Their tone made it impossible to treat their warnings with too much concern. I asked why they were so much to be feared.

“Because they are Jews,” the policeman said.

“So they say,” one of the Spartans added.

“Of course they're Jews,” the Arcadian cried, turning on him. “All the villagers in Anavryti and Trypi are Jews. Always have been.” By now the reflected men were rolling about with unrestrained laughter at the idea of these two semitic villages on top of the Taygetus mountains.

It was an outstanding bit of information. I had never heard of Jews in the Peloponnese. The only Jews in Greece, as far as I knew, were the Sephardim in the north—Salonika and a few mainland towns such as Yanina, Naoussa, Preveza and Arta and in a few of the islands—talking fifteenth-century Spanish and Ladino. Their story is well known. Expelled from Spain in 1492 by Ferdinand and Isabella, the Sultan had offered them hospitality in the areas of Constantinople and Salonika, just as the Medici had allowed them to take root and multiply in Grosseto and Leghorn. There is no anti-semitic feeling among the Greeks: Greek business men like to think they can outwit any Jew, or any Armenian for that matter; and, in the Karaghiozi shadow-play the Jewish puppets are amiably absurd figures in caftans and spiked beards called Yacob and Moïse, humorously whining broken Greek to each other in nasal squeaks. Their numbers have been cruelly reduced by the German occupation.

I asked if the villagers of Anavryti spoke Spanish. A priest's reflection leant forward clicking his tongue in the negative: he was the hairiest man I've ever seen. (What's he doing in here, I wondered. Orthodox clergy are forbidden to shave or cut their hair.) Two dark eyes seemed to be peering into the looking-glass through a hole in a black hayrick.

“No,” he said, “they speak Greek like the rest of us. When Holy St. Nikon the Penitent, the apostle of the Laconians, converted our ancestors to Christianity, these people were living in the plain. They took refuge up in the goat-rocks, and have lived there ever since. They go to church, they take the sacraments. They are good people but they are Jews all right.”

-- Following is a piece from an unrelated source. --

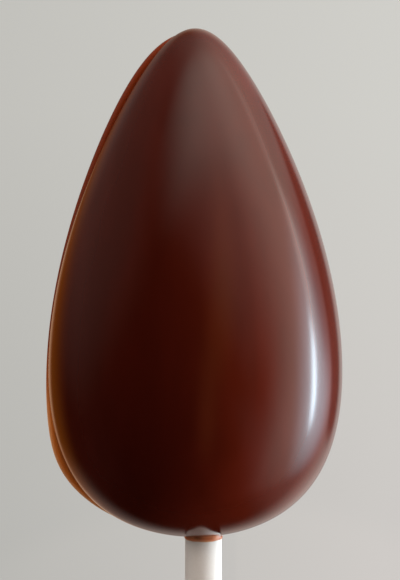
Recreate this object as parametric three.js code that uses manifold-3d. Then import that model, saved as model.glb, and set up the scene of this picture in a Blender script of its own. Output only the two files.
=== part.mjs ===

“Of course they are,” the old Arcadian repeated. Shaven and shorn now, and brushed clear of the wreckage, I prepared to go. The old man leant from the window into roasting Sparta and, waving his crook, shouted through grinning gums equipped with a solitary grey fang, a repetition of his warning that they would skin us alive.

* * *

The man who led the way to the mosaics—the only antiquity surviving inside the modern town of Sparta and a Graeco-Roman one at that—had the same tale to tell. They were a strange lot; and Jews.... We followed him down some steps under an improvised roof. With a tilt of his wrist, he emptied a pitcher on a grey blur of dusty floor. The water fell in a great black star, and, as it expanded to the edges, shapes defined themselves, colours came to life and delightful scenes emerged. Orpheus in a Phrygian-cap fingered his lyre in the heart of a spellbound menagerie of rabbits, lions, leopards, stags, serpents and tortoises. Then, as effeminate and as soft as Antinous, Achilles swam to the surface among the women of Scyros. Next door another splash spread further enchantments: Europa—lovely, Canova-like, with champagne-bottle shoulders and a wasp waist, heavy-thighed, callipygous and long-legged—sat side-saddle on the back of a fine bull breasting the foam to Crete.